Самым недостойным в нравственном отношении образом повел себя уже на первом допросе 28 апреля офицер Д. А. Кропотов: он стал всю вину валить на. Петрашевского, изображая его к тому же полупомешанным дураком, сообщая все анекдоты, которые ходили в публике о поведении главы кружка. Себя же Кропотов изображал противником преобразований страны и даже противником либерализма: «Под словом либеральное направление я понимаю направление, не сообразное с существующими у нас в России постановлениями. Я принадлежу к числу тех русских, которые с особенною гордостью называют себя коренными русаками… моя жизнь с колыбели освещалась тремя яркими светильниками: любви к нашей вере, родному государю и отечеству»[292]
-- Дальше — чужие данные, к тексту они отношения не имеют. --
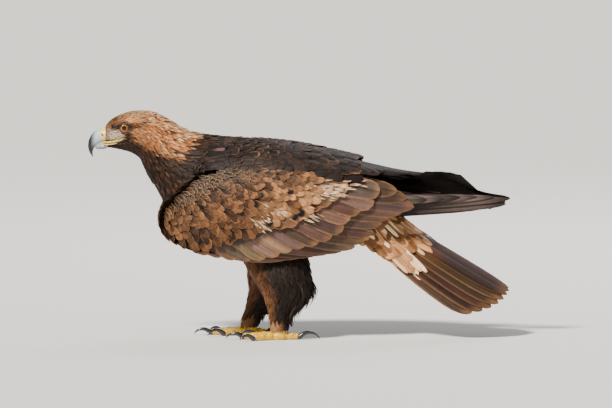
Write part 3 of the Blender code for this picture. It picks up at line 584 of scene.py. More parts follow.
# Colours of the plumage
DARK = np.array((0.012, 0.0062, 0.0040))
BLACKISH = np.array((0.0045, 0.0033, 0.0030))
MANTLE_TONE = np.array((0.0125, 0.0073, 0.0058))
BUFF = np.array((0.19, 0.092, 0.04))
GOLD = np.array((0.32, 0.105, 0.022))
CREAM = np.array((0.66, 0.45, 0.26))
CARAMEL = np.array((0.098, 0.040, 0.0145))
TAN = np.array((0.24, 0.112, 0.047))
GREY_BROWN = np.array((0.036, 0.021, 0.0150))
TAUPE = np.array((0.066, 0.047, 0.038))
LORE_GREY = np.array((0.42, 0.37, 0.32))
SHADED_BLUE = np.array((0.012, 0.013, 0.018))
DARKEST = 0.002
LIGHTEST = 0.95

# Head relief: brows over the eyes, hollows round them
BROW_PATH = np.array([(-328, 370.0), (-317, 374.6), (-304, 376.8), (-291, 374.6)])
BROW_OUT = 9.0
BROW_REACH = 3.6
SOCKET_DEPTH = 2.5
SOCKET_REACH = 9
FACE_HALF_WIDTH = 12


def head(station, turn, height):
    """Body surface with the brow ridges and the eye hollows of the head."""
    points = body(station, turn, height)
    x, y, z = points[..., 0], points[..., 1], points[..., 2]
    nearest = np.full(x.shape, 1e3)
    for a, b in zip(BROW_PATH[:-1], BROW_PATH[1:]):
        run = b - a
        t = np.clip(((x - a[0]) * run[0] + (z - a[1]) * run[1]) / (run @ run), 0, 1)
        nearest = np.minimum(nearest, np.hypot(x - a[0] - t * run[0], z - a[1] - t * run[1]))
    out = BROW_OUT * np.exp(-(nearest / BROW_REACH) ** 2)
    eye = np.hypot(x - EYE_CENTRE[0], z - EYE_CENTRE[2])
    out = out - SOCKET_DEPTH * np.exp(-(eye / SOCKET_REACH) ** 4)
    points[..., 1] += np.clip(y / FACE_HALF_WIDTH, -1, 1) * out
    return points


# Skin
def tube_parts(rings):
    """Return vertices and faces of a closed tube of rings."""
    rings = np.asarray(rings, float)
    rows, count = rings.shape[:2]
    ends = [rings[0].mean(axis=0), rings[-1].mean(axis=0)]
    vertices = np.concatenate([rings.reshape(-1, 3), ends])
    faces = grid_faces(rows, count, True)
    for k in range(count):
        n = (k + 1) % count
        faces.append((rows * count, n, k))
        faces.append((rows * count + 1, (rows - 1) * count + k, (rows - 1) * count + n))
    return vertices, faces


def fused(name, parts, material, voxel, rounds):
    """Fuse closed parts into one surface by remeshing them together and smoothing the result."""
    vertices = []
    faces = []
    for part_vertices, part_faces in parts:
        start = sum(len(v) for v in vertices)
        vertices.append(part_vertices)
        faces += [tuple(i + start for i in face) for face in part_faces]
    obj = new_mesh(name, np.concatenate(vertices), faces, material)
    remesh = obj.modifiers.new("fuse", "REMESH")
    remesh.mode = "VOXEL"
    remesh.voxel_size = voxel * MM
    relax = obj.modifiers.new("relax", "SMOOTH")
    relax.factor = 0.5
    relax.iterations = rounds
    bpy.context.view_layer.update()
    made = bpy.data.meshes.new_from_object(obj.evaluated_get(bpy.context.evaluated_depsgraph_get()))
    obj.modifiers.clear()
    obj.data = made
    made.shade_smooth()
    return obj


# Places along the body from which the skin sinks deeper under the feathers, and the bed under the mantle
SKIN_SINKS = (4, 9)
BED_ALONG = (-140, 52)
BED_HALF_WIDTH = 92
BED_DEPTHS = (-6.5, -24.0)
ARM_RINGS = ((0.05, -5), (0.5, -5), (0.85, -6), (0.98, -13), (0.9, -30), (0.5, -38), (0.05, -38))
TAIL_ROOT_RINGS = ((-20, 24, 26), (2, 30, 32), (25, 30, 23), (60, 30, 13), (100, 32, 4), (120, 30, 2.5))


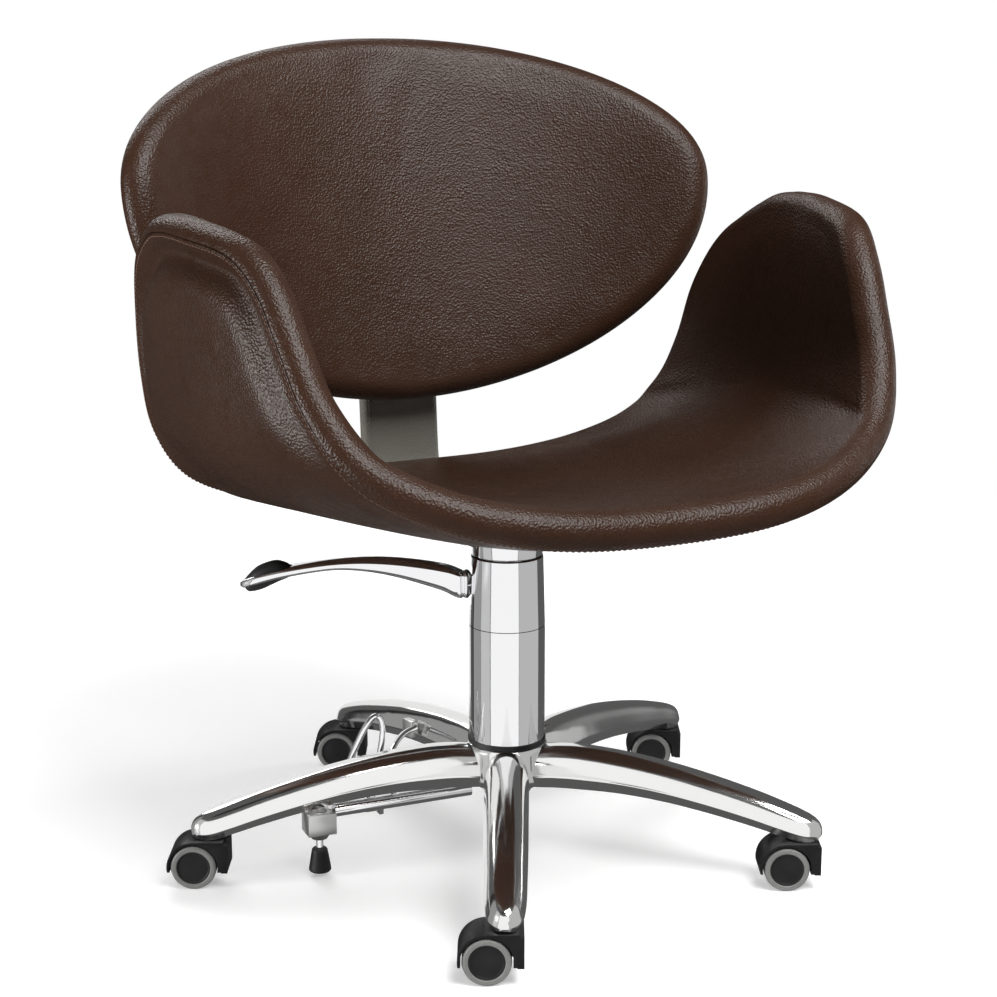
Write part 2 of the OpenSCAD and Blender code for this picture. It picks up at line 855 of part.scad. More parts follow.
wheel(3, -1);  // wheel_3b
wheel(4, 1);  // wheel_4a
wheel(4, -1);  // wheel_4b
wheel(5, 1);  // wheel_5a
wheel(5, -1);  // wheel_5b
tyre(1, 1);  // tyre_1a
tyre(1, -1);  // tyre_1b
tyre(2, 1);  // tyre_2a
tyre(2, -1);  // tyre_2b
tyre(3, 1);  // tyre_3a
tyre(3, -1);  // tyre_3b
tyre(4, 1);  // tyre_4a
tyre(4, -1);  // tyre_4b
tyre(5, 1);  // tyre_5a
tyre(5, -1);  // tyre_5b
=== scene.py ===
"""Rolling styling chair: the visual model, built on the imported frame. Metres, +Z up, seat facing -Y."""

import json
import math

import bmesh
import bpy
import numpy as np
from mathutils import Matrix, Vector
from mathutils.kdtree import KDTree

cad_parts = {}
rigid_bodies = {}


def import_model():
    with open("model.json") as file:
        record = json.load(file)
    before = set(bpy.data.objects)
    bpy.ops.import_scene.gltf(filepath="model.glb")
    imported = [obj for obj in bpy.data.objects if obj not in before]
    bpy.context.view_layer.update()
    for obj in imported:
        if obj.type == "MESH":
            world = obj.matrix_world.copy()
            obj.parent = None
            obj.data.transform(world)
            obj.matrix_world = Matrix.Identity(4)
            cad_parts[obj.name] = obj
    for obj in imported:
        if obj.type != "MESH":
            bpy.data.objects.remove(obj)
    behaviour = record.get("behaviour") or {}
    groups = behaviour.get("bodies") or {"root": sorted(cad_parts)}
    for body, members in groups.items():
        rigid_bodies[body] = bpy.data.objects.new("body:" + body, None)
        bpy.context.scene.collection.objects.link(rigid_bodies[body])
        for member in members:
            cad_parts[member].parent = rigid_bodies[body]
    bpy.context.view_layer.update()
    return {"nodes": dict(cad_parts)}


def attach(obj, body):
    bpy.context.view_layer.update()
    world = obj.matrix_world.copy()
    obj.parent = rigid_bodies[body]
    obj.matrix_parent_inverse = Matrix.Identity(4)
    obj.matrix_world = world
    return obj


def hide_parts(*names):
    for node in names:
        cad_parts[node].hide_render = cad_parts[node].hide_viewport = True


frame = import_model()
MM = 0.001

# ---------------------------------------------------------------- camera and studio


CAMERA_TURN = math.radians(-26)
CAMERA_TILT = math.radians(90 - 12.32)
CAMERA_OUT = 2.221
CAMERA_ASIDE = 0.0095
CAMERA_HEIGHT = 0.8967
CAMERA_LENS = 73.8


def make_camera():
    """A low viewpoint, in front of the chair and to the sitter's right."""
    cam = bpy.data.objects.new("camera", bpy.data.cameras.new("camera"))
    bpy.context.collection.objects.link(cam)
    sine, cosine = math.sin(CAMERA_TURN), math.cos(CAMERA_TURN)
    cam.location = (
        CAMERA_OUT * sine - CAMERA_ASIDE * cosine,
        -CAMERA_OUT * cosine - CAMERA_ASIDE * sine,
        CAMERA_HEIGHT,
    )
    cam.rotation_euler = (CAMERA_TILT, 0, CAMERA_TURN)
    cam.data.lens = CAMERA_LENS
    cam.data.sensor_width = 36
    cam.data.clip_end = 100
    bpy.context.scene.camera = cam


def area_light(name, place, aim, size, power, size_y=None):
    """A soft rectangular light that points at its aim."""
    data = bpy.data.lights.new(name, "AREA")
    data.energy = power
    data.shape = "RECTANGLE"
    data.size = size
    data.size_y = size_y or size
    lamp = bpy.data.objects.new(name, data)
    bpy.context.collection.objects.link(lamp)
    lamp.location = place
    way = Vector(aim) - Vector(place)
    lamp.rotation_euler = way.to_track_quat("-Z", "Y").to_euler()
    return lamp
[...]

. И Кропотов своими ответами вымолил прощение: он был отпущен на волю 6 июля, в одной из первых групп освобожденных. Неожиданно низко повел себя Ястржембский (одолевал страх наказания, что ли или в самом деле забыл и перепутал?). Резкое мнение о царе, высказанное им во время лекция по политэкономии (эту фразу запомнили многие — бесспорно, ее произнес именно докладчик), Ястржембский: готов был свалить на других: «… слова: Российское государство имеет целью подчинить достоинство людей выгоде одного, были сказаны кем-то другим; не хочу ни закрывать никого, ни показывать на невинного» а мне показалось, будто слова эти сказал Баласогло или Дуров»[293].Но в большинстве арестованные оказались более стойкими. Даже испугавшиеся, заболевшие, думавшие о судьбе семьи, они каялись, просили пощады, но до старались «утопить» ближнего, спасая себя[294]
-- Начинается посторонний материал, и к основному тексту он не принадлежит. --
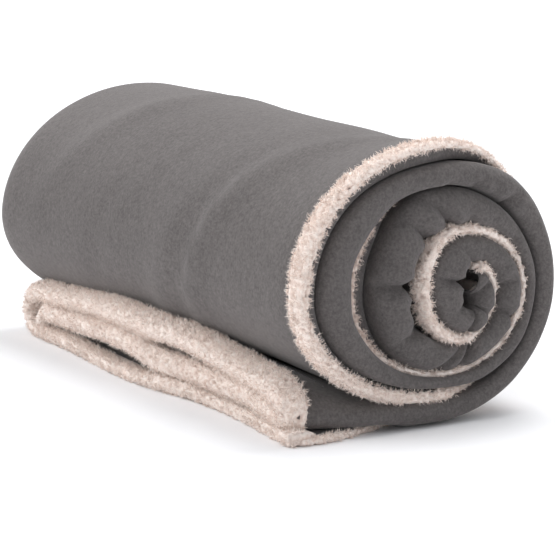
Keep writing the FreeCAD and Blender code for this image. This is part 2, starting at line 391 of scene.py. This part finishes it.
def body_swell(s, x, depth):
    """Soft hollows and diagonal wrinkles of the outermost ply."""
    rate = TAIL_RATE
    along = s.quarter[:, None] * rate
    swell = 0.9 * waves(x, along, 11, 6, 240, 110)
    for at_x, at_quarter, length, wide, deep, slant in WRINKLES:
        run = along - at_quarter * rate
        off = (x - at_x) + slant * run
        swell = swell - 1.7 * deep * np.exp(-((off / wide) ** 2)) * np.exp(-((run / length) ** 2))
    outermost = (step(-s.quarter, -4.6, -4.0) * (0.35 + 0.65 * step(s.quarter, 1.2, 2.0)))[:, None]
    quiet = 1 - step(x, HALF - 40, HALF - 18)
    outer_ply = 1 - step(depth, 0.5, 4.0)
    return depth + swell * outermost * quiet * outer_ply * step(s.quarter, -0.2, 0.4)[:, None]


FINE_QUARTERS = 6000                         # how finely the strip's length is measured


def quarters(count, closer=True):
    """Quarters evenly spaced along the strip, or closer together at the creases."""
    fine = np.linspace(TAIL_END, CORE_END, FINE_QUARTERS)
    s = Stations(fine)
    mean = s.outer + s.inward * s.thick[:, None] / 2
    length = np.concatenate([[0], np.cumsum(np.linalg.norm(np.diff(mean, axis=0), axis=1))])
    weight = np.ones(len(fine))
    if closer:
        for at, *_ in CREASES:               # a quarter is about 60 mm, a crease 9 mm to a side
            weight += 1.3 * np.exp(-(((fine - at) * 60 / 9) ** 2))
    total = np.concatenate([[0], np.cumsum(np.diff(length) * (weight[1:] + weight[:-1]) / 2)])
    return np.interp(np.linspace(0, total[-1], count), total, fine)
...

, и всячески стремились к абстрактным разглагольствованиям — чтобы как можно меньше было конкретных фактов — и очень широко использовали формулы забывчивости и незнания: «не видел», «не помню», «не знаю», «не знаком». Наиболее сильные духом даже старались взять вину на себя, выручая товарища: Спешнев соревновался с Филипповым в благородстве, ибо каждый доказывал, что именно по его инициативе был заготовлен типографский станок. Момбелли очень тревожился за судьбу Львова (ведь это он, Момбелли, ввел Львова в кружок Петрашевского), выгораживал его и совестливо писал в своих показаниях: «Я бы желал, чтобы каким-нибудь чудом Львов услышал мои слова, потому что одно из двух: или он в справедливом негодовании клянет меня, или берет на себя, что, по всей справедливости, должен свалить на меня»[295]. А Львов трогательно думал о Момбелли и всячески пытался на следствии подчеркнуть его добрую душу и невинные идеалы, не опасные юридически.